Topline: NASA announced Tuesday it will hire more astronauts who could potentially blast off in 2024’s planned mission to the moon, as the agency embarks on the Artemis program designed to put the first humans on Mars by the 2030’s, a goal set by the Trump administration.
- Qualified candidates include American citizens with a master’s degree in engineering, biological science, physical science or mathematics from an accredited institution.
- NASA will also accept candidates with two years of a Ph.D. program under their belt, or a completed doctor of medicine (or orthopedic medicine) degree, or who have completed a nationally recognized test pilot school program.
- In addition to academic credentials, candidates must have a minimum of two years of professional experience and 1,000 hours of pilot-in-command flight time in jets.
- Candidates must also pass NASA’s physical test, as well as two years of the basic training program, in addition to completing military water survival and becoming SCUBA certified, along with passing robotics skills and Russian language training, among other requirements.

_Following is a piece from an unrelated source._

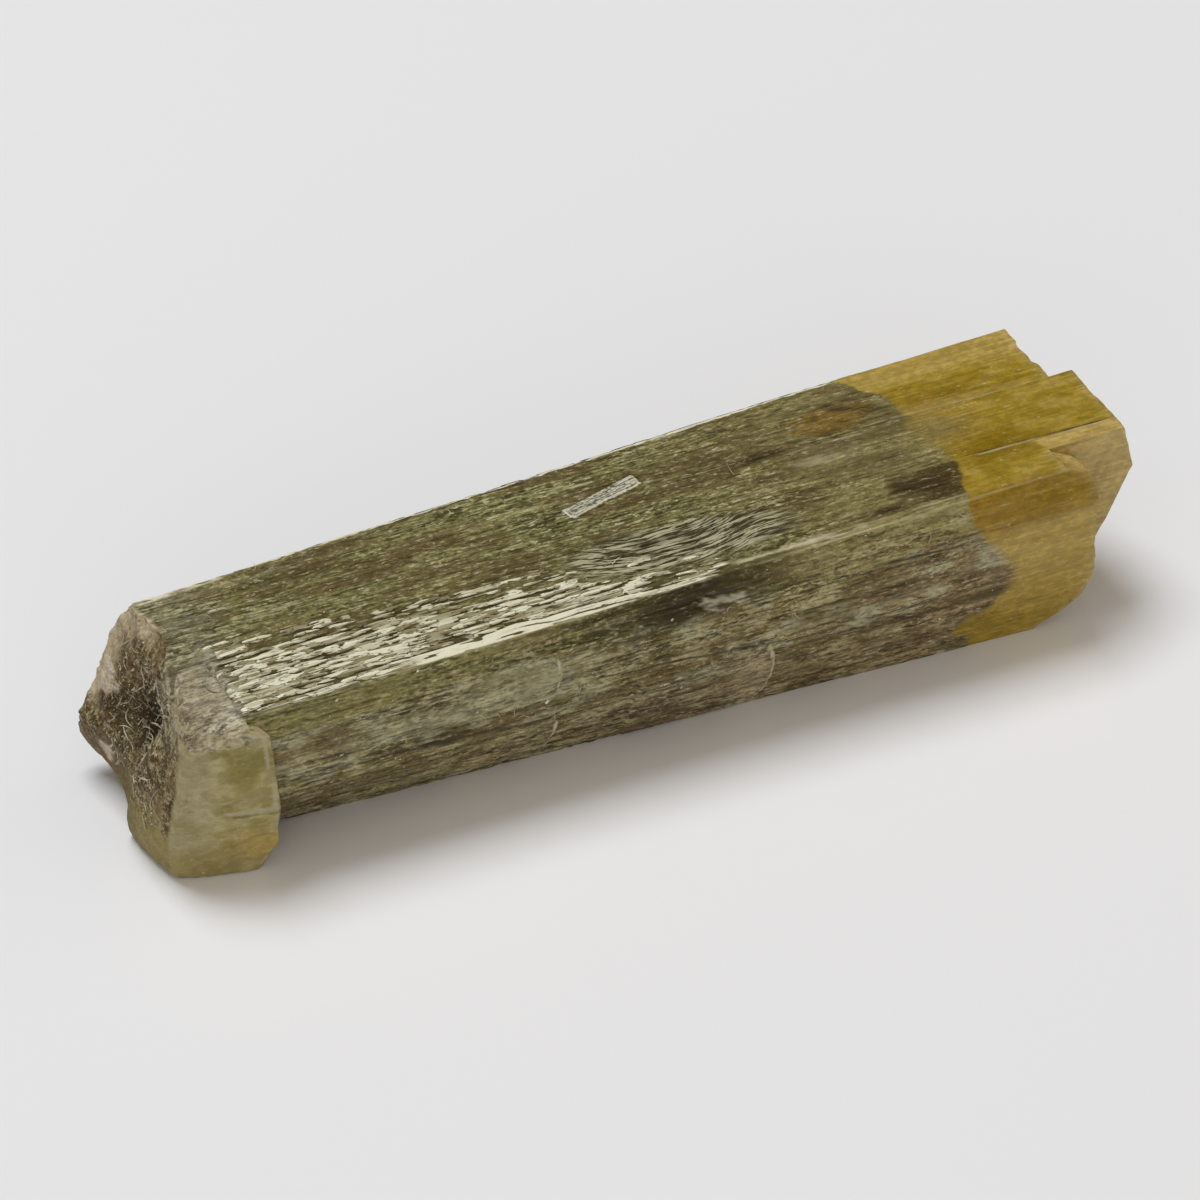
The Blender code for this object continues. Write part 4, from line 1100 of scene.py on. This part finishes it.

- Besides hiring astronauts, NASA will need to build a lunar lander (which it currently does not have) and should be awarding a government contract for the lander by March, according to NPR.
- NASA’s hiring plans followed earlier news Tuesday that Elon Musk’s SpaceX has hired William Gerstenmaier, the former leader of the agency’s human spaceflight programs.
Big number: $55,000 to $120,000. That’s how much astronauts hired from the private sector can expect to be paid, according to NASA guidelines. The agency calculates pay ranges based on the candidate’s academic achievements and experience. (Astronauts hired from the military follow a different pay grade.)
Key background: NASA hired its first seven astronauts in 1959 for the Mercury program. Since then more than200 missions have been flown and nearly 500 astronauts have served the agency. No humans have landed on the moon, however, since the U.S. achieved the 1972 landing. Before President Trump spurred the 2024 moon mission, then-President George W. Bush said in 2004 that NASA should aim for a return to the moon by 2020, which did not happen. During his two terms, President Barack Obama was more focused on an eventual Mars mission than in returning to the moon. In March 2019, Vice President Mike Pence said NASA should aim to land on the moon in 2024. At the time, NASA had been working towards a 2028 moon mission, which means Pence’s announcement moved up the deadline by four years. In September 2019, NASA’s replacement for Gerstenmaier, Doug Loverro, said he was “highly confident” the U.S. can make the 2024 deadline.
Tangent: Astronaut Christina Koch returned to Earth February 6 after breaking the record for the longest spaceflight ever achieved by a woman, at 328 days. NASA also plans to put the first woman on the moon during the 2024 mission.